En fait, nous vivons déjà, en partie, dans cette Cité sainte ; nous en voyons les signes dans notre vie et celle des autres, si nous sommes attentifs. Elle est présente dans ce monde, dans la cité des hommes, mais elle n’est pas encore totalement accomplie ; et sa force, qu’elle reçoit du Christ Ressuscité, change peu à peu la face de la terre, l’élevant au Ciel. Notre vie, dans cette perspective, change totalement d’orientation. Le Catéchisme nous décrit ainsi le Peuple de Dieu que nous formons, en montrant son originalité et en faisant ap­paraître le rôle du Commandement de l’amour que nous avons lu dans l’évangile :
« Le Peuple de Dieu a des caractéristiques qui le distinguent nettement de tous les grou­pements religieux, ethniques, politiques ou culturels de l’histoire : Il est le Peuple de Dieu.

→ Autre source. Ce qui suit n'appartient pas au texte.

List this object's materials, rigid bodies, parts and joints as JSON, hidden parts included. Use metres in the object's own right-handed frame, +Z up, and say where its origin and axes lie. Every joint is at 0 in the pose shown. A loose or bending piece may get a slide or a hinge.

Dieu n’appartient en propre à aucun peuple. Mais Il s’est acquis un peuple de ceux qui autre­fois n’étaient pas un peuple : ‘une race élue, un sacerdoce royal, une nation sainte ’ (1 P 2, 9). [...] La condition de ce Peuple, c’est la dignité de la liberté des fils de Dieu : dans leurs cœurs, comme dans un temple, réside l’Esprit Saint. Sa loi, c ’est le commandement nou­veau d’aimer comme le Christ lui-même nous a aimés (cf. Jn 13, 34). C’est la loi nouvelle de l’Esprit Saint (Rm 8, 2 ; Ga 5, 25). Sa mission, c’est d ’être le sel de la terre et la lumière du monde (cf. Mt 5, 13-16). Il constitue pour tout le genre humain le germe le plus fort d’unité, d ’espérance et de salut. Enfin, sa destinée, c’est le Royaume de Dieu, commencé sur la terre par Dieu lui-même, Royaume qui doit se dilater de plus en plus, jusqu à ce que, à la fin des temps, il soit achevé par Dieu lui-même. » (CEC n° 782)

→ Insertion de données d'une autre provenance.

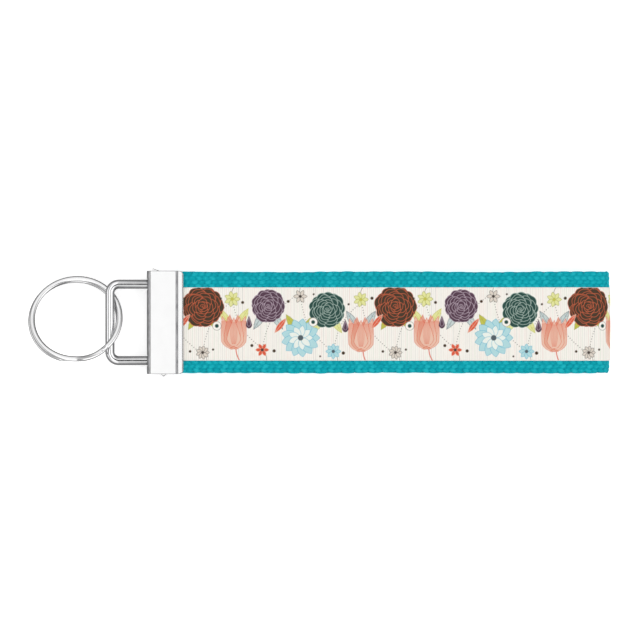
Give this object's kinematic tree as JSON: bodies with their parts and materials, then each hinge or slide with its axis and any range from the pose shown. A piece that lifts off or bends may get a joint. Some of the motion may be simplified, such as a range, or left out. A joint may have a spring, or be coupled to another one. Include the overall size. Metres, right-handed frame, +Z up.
{
  "type": "wristlet keychain",
  "caption": "Folded webbing wrist strap with a printed ribbon sewn along it, a toothed metal end clamp, a hinged wire bail and a split ring for keys.",
  "frame": {"origin": "bottom centre of the whole keychain lying flat", "axes": "+X from the ring to the fold of the strap, +Y across the strap, +Z up out of its printed face"},
  "size_m": [0.181, 0.034, 0.0138],
  "materials": {
    "ring": "bright nickel plate",
    "bail": "bright nickel plate",
    "clamp": "bright nickel plate",
    "webbing": "matt woven cotton webbing",
    "ribbon": "soft satin ribbon with a printed floral pattern",
    "thread": "polyester thread"
  },
  "bodies": {
    "clamp": {"clamp": "clamp", "upper_end_webbing": "webbing", "upper_end_ribbon": "ribbon", "upper_end_thread_right": "thread", "upper_end_thread_left": "thread", "lower_end_webbing": "webbing", "lower_end_ribbon": "ribbon", "lower_end_thread_right": "thread", "lower_end_thread_left": "thread"},
    "bail": {"bail": "bail"},
    "split_ring": {"split_ring": "ring"},
    "strap_base": {"upper_base_webbing": "webbing", "upper_base_ribbon": "ribbon", "upper_base_thread_right": "thread", "upper_base_thread_left": "thread", "lower_base_webbing": "webbing", "lower_base_ribbon": "ribbon", "lower_base_thread_right": "thread", "lower_base_thread_left": "thread"},
    "upper_near": {"upper_near_webbing": "webbing", "upper_near_ribbon": "ribbon", "upper_near_thread_right": "thread", "upper_near_thread_left": "thread"},
    "upper_mid": {"upper_mid_webbing": "webbing", "upper_mid_ribbon": "ribbon", "upper_mid_thread_right": "thread", "upper_mid_thread_left": "thread"},
    "upper_far": {"upper_far_webbing": "webbing", "upper_far_ribbon": "ribbon", "upper_far_thread_right": "thread", "upper_far_thread_left": "thread"},
    "upper_tip": {"upper_tip_webbing": "webbing", "upper_tip_ribbon": "ribbon", "upper_tip_thread_right": "thread", "upper_tip_thread_left": "thread"},
    "lower_near": {"lower_near_webbing": "webbing", "lower_near_ribbon": "ribbon", "lower_near_thread_right": "thread", "lower_near_thread_left": "thread"},
    "lower_mid": {"lower_mid_webbing": "webbing", "lower_mid_ribbon": "ribbon", "lower_mid_thread_right": "thread", "lower_mid_thread_left": "thread"},
    "lower_far": {"lower_far_webbing": "webbing", "lower_far_ribbon": "ribbon", "lower_far_thread_right": "thread", "lower_far_thread_left": "thread"},
    "lower_tip": {"lower_tip_webbing": "webbing", "lower_tip_ribbon": "ribbon", "lower_tip_thread_right": "thread", "lower_tip_thread_left": "thread"}
  },
  "joints": [
    {"name": "bail_swing", "type": "hinge", "parent": "clamp", "child": "bail", "pos_m": [-0.05135, 0, 0.00515], "axis": [0, 1, 0], "range_deg": [-25, 10]},
    {"name": "ring_swing", "type": "hinge", "parent": "bail", "child": "split_ring", "pos_m": [-0.0655, 0, 0.00708], "axis": [0, 1, 0], "range_deg": [-70, 110]},
    {"name": "strap_bend", "type": "hinge", "parent": "clamp", "child": "strap_base", "pos_m": [-0.038, 0, 0.00515], "axis": [0, -1, 0], "range_deg": [-35, 35], "stiffness_Nm_per_rad": 0.04},
    {"name": "loop_open", "type": "hinge", "parent": "strap_base", "child": "upper_near", "pos_m": [-0.029, 0, 0.0068], "axis": [0, -1, 0], "range_deg": [0, 50], "stiffness_Nm_per_rad": 0.01},
    {"name": "upper_mid_bend", "type": "hinge", "parent": "upper_near", "child": "upper_mid", "pos_m": [0.009, 0, 0.0068], "axis": [0, -1, 0], "range_deg": [-50, 0]},
    {"name": "upper_far_bend", "type": "hinge", "parent": "upper_mid", "child": "upper_far", "pos_m": [0.04735, 0, 0.00715], "axis": [0, -1, 0], "range_deg": [-50, 0]},
    {"name": "upper_tip_bend", "type": "hinge", "parent": "upper_far", "child": "upper_tip", "pos_m": [0.08535, 0, 0.00715], "axis": [0, -1, 0], "range_deg": [0, 50]},
    {"name": "lower_near_bend", "type": "hinge", "parent": "strap_base", "child": "lower_near", "pos_m": [-0.029, 0, 0.0035], "axis": [0, -1, 0], "range_deg": [-50, 0]},
    {"name": "lower_mid_bend", "type": "hinge", "parent": "lower_near", "child": "lower_mid", "pos_m": [0.009, 0, 0.0035], "axis": [0, -1, 0], "range_deg": [0, 50]},
    {"name": "lower_far_bend", "type": "hinge", "parent": "lower_mid", "child": "lower_far", "pos_m": [0.04735, 0, 0.00315], "axis": [0, -1, 0], "range_deg": [0, 50]},
    {"name": "lower_tip_bend", "type": "hinge", "parent": "lower_far", "child": "lower_tip", "pos_m": [0.08535, 0, 0.00315], "axis": [0, -1, 0], "range_deg": [-50, 0]}
  ],
  "couplings": [
    {"joint": "upper_mid_bend", "follows": "loop_open", "ratio": -1},
    {"joint": "upper_far_bend", "follows": "loop_open", "ratio": -1},
    {"joint": "upper_tip_bend", "follows": "loop_open", "ratio": 1},
    {"joint": "lower_near_bend", "follows": "loop_open", "ratio": -1},
    {"joint": "lower_mid_bend", "follows": "loop_open", "ratio": 1},
    {"joint": "lower_far_bend", "follows": "loop_open", "ratio": 1},
    {"joint": "lower_tip_bend", "follows": "loop_open", "ratio": -1}
  ]
}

Comment prenons-nous notre part de l’édification de la Jérusalem céleste sur cette terre ? Quelle est notre manière de pratiquer le commandement nouveau ? Pour le savoir, nous pouvons faire le bref examen suivant :
·         Est-ce que je cherche à aimer comme le Christ, c'est-à-dire en donnant concrètement ma vie pour le bien de l’autre, et sans me contenter de simples sentiments et bonnes paroles ?
·         À quoi est-ce que j’ai renoncé, et je renonce au­jourd’hui, pour le Christ et pour autrui ?
·         La charité parfaite passe par les conseils évangé­liques : est-ce que je pratique généreusement les conseils évangéliques de pauvreté, chas­teté, obéissance ou humilité selon mon état de vie ?
Aimer comme le Christ, c’est aimer mes proches, et ceux qui me sont confiés, ainsi que les inconnus placés sur ma route, d’un amour de bienveillance et avec un esprit de sacrifice, et non par de simples sentiments confortables pour moi. C’est aimer de manière incondition­née et sans retour. C’est aimer ceux qui me font du tort, ne m’aiment pas ou pour qui je n’ai pas de sympathie ni d’attirance particulière, sans exclure personne, et quoi qu’il m’en coûte moralement et matériellement.

Aimer comme Jésus, ce n’est ni doucereux, ni confortable, c’est donner sa vie.

Nous sommes donc arrivés au sens le plus profond du commandement nouveau de Jé­sus : « Aimez-vous les uns les autres comme je vous ai aimés », car c’est ainsi que l’Église vit sur cette terre, que nous sommes engendrés à la vie divine, que la Cité sainte descend du Ciel.

« Comme je vous ai aimés » : une parole qui nous donne le seul exemple à suivre, la qualité et la mesure de l’amour demandé, à une époque où tant de comportements se ca­chent derrière ce mot sans refléter cette réalité. Un critère donc pour savoir si nous sommes dans l’amour : Jésus agirait-il ainsi ? Cette parole de Jésus est aussi une invitation à vivre le mystère de la Croix, pour offrir notre vie chaque jour. Car c’est l’union à l’Agneau immolé qui nous fait participer aux épousailles mystiques.  Amen.